“Winds of War”

Week Ending Friday March 2

This was a relatively rough week for markets. The S&P 500 fell 1.8%, Friday-to-Friday, most of this seemingly linked to statements by new Fed Chairman Jerome Powell, as well as a tariff announced by the Trump administration on steel and aluminum.

Powell’s statements were less polished than Bernanke´s or Yellen’s, though equally platitude-laden and low-information. Powell says inflation will return to 2% in some unspecified but near timeframe, with no indication that a period of offsetting 2%+ inflation would be allowed for symmetry. In other words, the 2% PCE inflation ceiling remains in place.

Powell repeatedly referenced the analogy of an “overheated” economy, as though the network of transaction and production decisions we call the economy were a Victorian steam engine. One wonders if the economy can “melt” after it has “overheated” and what this would look like in a brass-tacks sense.

Presumably, the tiles on the super market floor will smoke and the rubber will ooze off electric power lines as the economy “overheats”. Markets were probably more disappointed by what Powell didn’t say (allowing catch up inflation) than what he said. More of the same, no new thinking at the Fed.

The Trump tariffs are not particularly significant in and of themselves. Steel and aluminum are certainly important industrial inputs, but the effect of the relatively modest tariff rates would likely be trivial on the US aggregate supply potential. Markets were likely spooked, instead, by the prospect of future tariffs, and the potential that the tariffs spark a “trade war”, wherein tit-for-tat duties and import ceilings result in a morass of complex new trade limitations.

Data

We hoped to see NGDP revised upward in the new GDP estimate released last week; sadly the number for Q4 remained essentially unchanged. It still looks like NGDP will come in around 4.4% over the next year, which is high enough to cause a modest uptick in many measures of real economic activity, as well as corporate profits, but not exactly a thrilling pace. There is one more chance, late this month, to see an NGDP-driven change in the forecast, when the third GDP print is released, along with the first GDI print. Our forecast system treats GDP and GDI as equally valid measures of nominal spending/income, so the upcoming third release gives us a more authoritative view of NGDP momentum.
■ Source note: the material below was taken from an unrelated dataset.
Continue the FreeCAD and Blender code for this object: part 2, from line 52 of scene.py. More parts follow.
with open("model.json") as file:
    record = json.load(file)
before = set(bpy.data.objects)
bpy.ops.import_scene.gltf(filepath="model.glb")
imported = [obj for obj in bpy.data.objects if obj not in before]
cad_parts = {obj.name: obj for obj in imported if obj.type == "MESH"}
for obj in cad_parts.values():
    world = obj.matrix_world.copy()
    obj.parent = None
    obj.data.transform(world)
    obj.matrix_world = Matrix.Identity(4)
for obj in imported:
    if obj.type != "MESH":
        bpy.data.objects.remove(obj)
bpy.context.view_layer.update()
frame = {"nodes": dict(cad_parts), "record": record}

The GDP data were not especially interesting, though we did get the Disposable Personal Income reading for January. Disposable Personal Income rose 0.9% month over month, the biggest increase since 2012.

Monthly data are however especially noisy, and January would have been when the tax cuts kicked in. Fiscal shenanigans such as tax cuts can move data in the short term, but for our purposes, looking for what will happen in one year and further ahead, we are after clues as to the economy’s inflation-response to a change in the NGDP trend.

The personal income data are an early sign that the tax cuts were stimulative, but the Fed wears the pants; will they offset the resulting rise in spending? Alternatively, will they lose heart if/when inflation breaks 2% year-over year? Smart money would say they lose heart, and this is essentially what Powell is telling us too.

Other data this week included New Orders for durable goods, the year-over-year rate of which fell vs last month, but is still conveying an upward trend. The Existing Home Sales series was updated and showed a marked drop, though the Atlanta Fed’s GDP Now forecast rose on the week, now at 3.5% annualized for real growth in the first quarter of 2018. The current standing of GDP Now is a strong result and a good summary of where the current-quarter data stand overall, given the strong out-of-sample predictive power of this indicator.

Inflation remained dormant, despite the 0.3% m-on-m print for the core index.

Next week will see Consumer Credit, the Trade Balance and jobs report updated in a relatively light data week. The main thing to focus on will instead be the markets, which may show marked reactions to more clarification on how President Trump intends to conduct his protectionist policies.